**GIVEN TASK**
Find how many lines hold the word "JSON". Give only the number.

Records from a data collection:
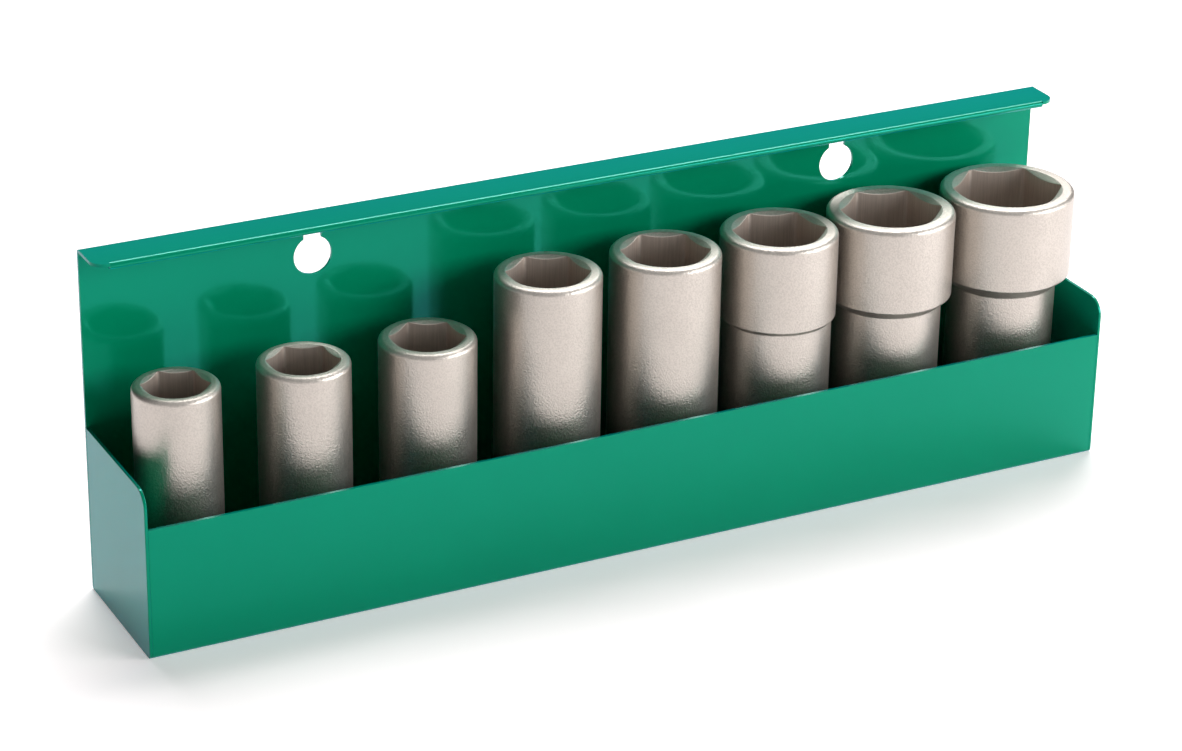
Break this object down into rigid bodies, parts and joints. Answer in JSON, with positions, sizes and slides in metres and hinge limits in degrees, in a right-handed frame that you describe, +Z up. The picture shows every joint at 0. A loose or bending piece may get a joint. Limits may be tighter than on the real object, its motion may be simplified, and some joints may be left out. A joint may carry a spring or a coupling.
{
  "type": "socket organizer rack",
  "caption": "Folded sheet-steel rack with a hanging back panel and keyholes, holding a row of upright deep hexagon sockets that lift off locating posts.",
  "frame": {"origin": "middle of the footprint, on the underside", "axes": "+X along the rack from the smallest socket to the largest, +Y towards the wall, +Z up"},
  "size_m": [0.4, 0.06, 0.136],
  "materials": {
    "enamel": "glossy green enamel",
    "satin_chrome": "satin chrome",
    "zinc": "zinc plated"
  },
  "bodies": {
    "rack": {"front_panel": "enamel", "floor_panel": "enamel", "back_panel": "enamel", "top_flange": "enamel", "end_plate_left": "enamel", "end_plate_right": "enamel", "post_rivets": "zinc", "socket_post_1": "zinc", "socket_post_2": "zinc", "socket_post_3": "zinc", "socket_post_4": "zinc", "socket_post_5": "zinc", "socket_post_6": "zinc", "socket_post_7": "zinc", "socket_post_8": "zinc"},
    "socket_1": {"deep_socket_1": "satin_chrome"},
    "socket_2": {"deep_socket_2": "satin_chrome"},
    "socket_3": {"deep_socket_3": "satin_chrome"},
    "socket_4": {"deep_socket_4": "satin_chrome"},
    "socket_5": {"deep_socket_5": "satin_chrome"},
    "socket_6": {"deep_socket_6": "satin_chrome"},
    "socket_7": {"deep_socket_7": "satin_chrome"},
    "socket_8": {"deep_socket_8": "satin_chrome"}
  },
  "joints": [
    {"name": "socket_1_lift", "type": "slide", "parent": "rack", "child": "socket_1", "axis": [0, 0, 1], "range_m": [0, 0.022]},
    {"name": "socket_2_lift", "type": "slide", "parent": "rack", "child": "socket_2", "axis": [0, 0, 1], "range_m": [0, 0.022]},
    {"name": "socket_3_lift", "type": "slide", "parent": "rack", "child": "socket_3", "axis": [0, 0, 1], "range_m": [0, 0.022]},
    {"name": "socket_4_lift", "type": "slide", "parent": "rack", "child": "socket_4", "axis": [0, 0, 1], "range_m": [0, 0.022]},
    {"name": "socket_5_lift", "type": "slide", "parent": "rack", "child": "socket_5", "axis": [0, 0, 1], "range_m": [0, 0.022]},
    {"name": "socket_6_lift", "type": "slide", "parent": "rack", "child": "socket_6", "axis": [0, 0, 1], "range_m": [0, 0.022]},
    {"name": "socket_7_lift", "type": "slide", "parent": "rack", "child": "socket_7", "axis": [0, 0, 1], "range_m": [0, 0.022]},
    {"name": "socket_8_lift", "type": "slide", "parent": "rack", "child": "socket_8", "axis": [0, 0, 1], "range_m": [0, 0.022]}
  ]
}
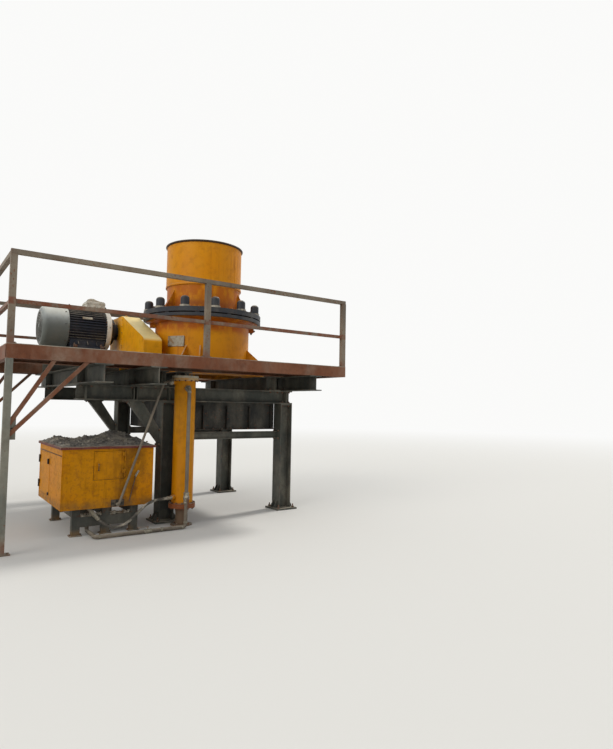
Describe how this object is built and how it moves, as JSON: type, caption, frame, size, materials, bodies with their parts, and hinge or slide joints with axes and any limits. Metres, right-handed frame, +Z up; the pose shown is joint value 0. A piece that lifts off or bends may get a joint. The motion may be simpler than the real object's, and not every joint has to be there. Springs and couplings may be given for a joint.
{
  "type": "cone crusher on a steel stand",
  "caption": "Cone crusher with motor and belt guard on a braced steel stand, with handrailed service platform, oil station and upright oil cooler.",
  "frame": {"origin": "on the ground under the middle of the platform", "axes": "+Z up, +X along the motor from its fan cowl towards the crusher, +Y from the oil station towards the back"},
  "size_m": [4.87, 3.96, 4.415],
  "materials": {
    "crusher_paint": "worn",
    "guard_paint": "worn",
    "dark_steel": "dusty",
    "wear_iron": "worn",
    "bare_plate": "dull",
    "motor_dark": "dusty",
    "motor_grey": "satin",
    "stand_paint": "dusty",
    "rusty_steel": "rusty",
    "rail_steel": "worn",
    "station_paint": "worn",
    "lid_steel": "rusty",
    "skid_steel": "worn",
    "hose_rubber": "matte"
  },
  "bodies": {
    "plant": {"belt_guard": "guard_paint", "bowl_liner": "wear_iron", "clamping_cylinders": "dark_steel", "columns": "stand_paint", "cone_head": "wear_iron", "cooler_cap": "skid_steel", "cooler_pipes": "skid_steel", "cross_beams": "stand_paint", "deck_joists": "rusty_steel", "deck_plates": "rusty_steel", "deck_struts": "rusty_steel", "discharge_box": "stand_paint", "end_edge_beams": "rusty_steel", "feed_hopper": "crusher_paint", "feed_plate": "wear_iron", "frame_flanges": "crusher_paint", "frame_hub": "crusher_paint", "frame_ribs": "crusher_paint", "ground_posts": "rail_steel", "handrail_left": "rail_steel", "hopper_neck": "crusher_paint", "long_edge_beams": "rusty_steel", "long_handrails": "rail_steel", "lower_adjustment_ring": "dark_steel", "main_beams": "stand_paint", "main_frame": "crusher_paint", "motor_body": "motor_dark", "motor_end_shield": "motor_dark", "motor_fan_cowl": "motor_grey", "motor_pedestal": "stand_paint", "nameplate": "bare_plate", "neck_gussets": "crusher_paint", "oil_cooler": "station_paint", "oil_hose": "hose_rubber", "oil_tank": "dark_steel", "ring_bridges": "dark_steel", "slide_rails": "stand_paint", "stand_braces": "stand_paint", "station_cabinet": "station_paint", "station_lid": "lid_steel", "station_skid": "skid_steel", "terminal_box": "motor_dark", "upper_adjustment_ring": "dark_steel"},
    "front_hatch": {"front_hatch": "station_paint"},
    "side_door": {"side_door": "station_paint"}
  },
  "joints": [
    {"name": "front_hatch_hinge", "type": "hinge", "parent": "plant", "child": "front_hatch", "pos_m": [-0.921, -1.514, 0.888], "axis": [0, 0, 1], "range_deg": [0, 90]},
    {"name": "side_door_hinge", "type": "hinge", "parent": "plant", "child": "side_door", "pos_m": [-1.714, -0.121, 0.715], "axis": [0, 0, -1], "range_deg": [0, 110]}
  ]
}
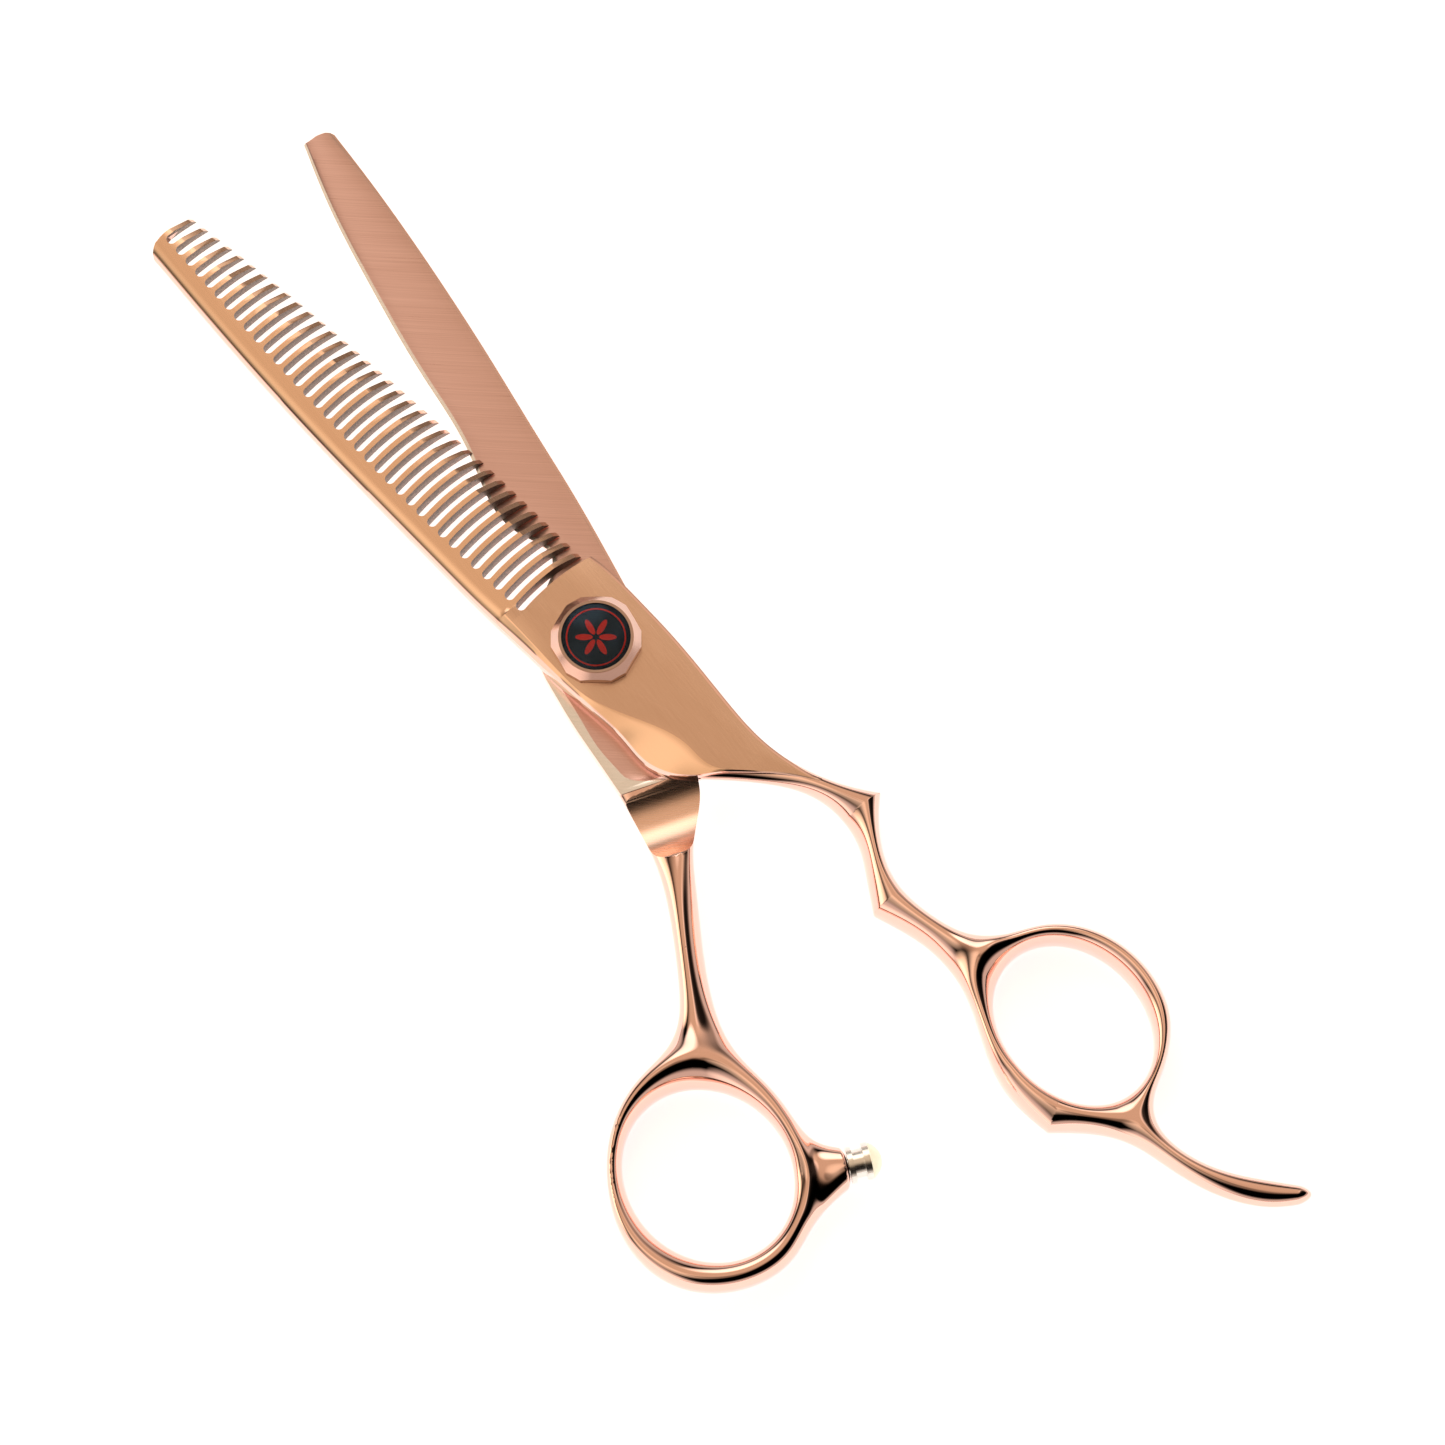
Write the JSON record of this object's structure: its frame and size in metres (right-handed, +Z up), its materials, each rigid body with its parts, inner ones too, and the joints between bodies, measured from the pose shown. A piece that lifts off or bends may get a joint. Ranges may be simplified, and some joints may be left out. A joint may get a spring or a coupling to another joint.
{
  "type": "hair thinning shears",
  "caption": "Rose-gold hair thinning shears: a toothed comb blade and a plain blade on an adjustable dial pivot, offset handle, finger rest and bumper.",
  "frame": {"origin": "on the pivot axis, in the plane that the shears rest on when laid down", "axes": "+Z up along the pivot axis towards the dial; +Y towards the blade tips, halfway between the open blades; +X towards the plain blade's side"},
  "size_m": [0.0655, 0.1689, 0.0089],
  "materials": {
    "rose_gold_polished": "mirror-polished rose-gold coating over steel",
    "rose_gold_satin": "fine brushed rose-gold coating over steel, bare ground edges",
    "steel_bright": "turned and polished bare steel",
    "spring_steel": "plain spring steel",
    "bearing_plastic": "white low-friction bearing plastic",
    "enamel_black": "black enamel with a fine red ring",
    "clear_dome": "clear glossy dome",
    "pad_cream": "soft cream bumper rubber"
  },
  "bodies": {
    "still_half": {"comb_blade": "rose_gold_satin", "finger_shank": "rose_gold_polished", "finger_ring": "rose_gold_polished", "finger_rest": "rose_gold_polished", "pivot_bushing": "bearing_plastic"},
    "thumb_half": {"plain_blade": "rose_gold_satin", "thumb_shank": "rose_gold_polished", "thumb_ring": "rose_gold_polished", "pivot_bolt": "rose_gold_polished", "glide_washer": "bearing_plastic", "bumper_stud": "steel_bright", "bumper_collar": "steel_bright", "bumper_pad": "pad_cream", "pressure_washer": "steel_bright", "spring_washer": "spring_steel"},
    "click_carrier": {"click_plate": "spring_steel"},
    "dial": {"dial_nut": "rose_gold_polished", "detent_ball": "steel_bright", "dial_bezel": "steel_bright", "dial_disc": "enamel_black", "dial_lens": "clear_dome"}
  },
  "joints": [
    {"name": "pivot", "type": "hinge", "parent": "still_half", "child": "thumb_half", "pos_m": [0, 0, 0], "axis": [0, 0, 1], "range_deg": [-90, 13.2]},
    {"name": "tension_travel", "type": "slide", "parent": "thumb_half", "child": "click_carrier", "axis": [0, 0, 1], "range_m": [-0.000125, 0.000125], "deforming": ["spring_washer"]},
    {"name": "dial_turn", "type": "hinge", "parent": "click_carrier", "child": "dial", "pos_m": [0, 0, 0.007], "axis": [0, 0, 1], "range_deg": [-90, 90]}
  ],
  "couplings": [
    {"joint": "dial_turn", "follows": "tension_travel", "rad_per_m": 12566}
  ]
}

**RESPONSE TO THE EXERCISE**
3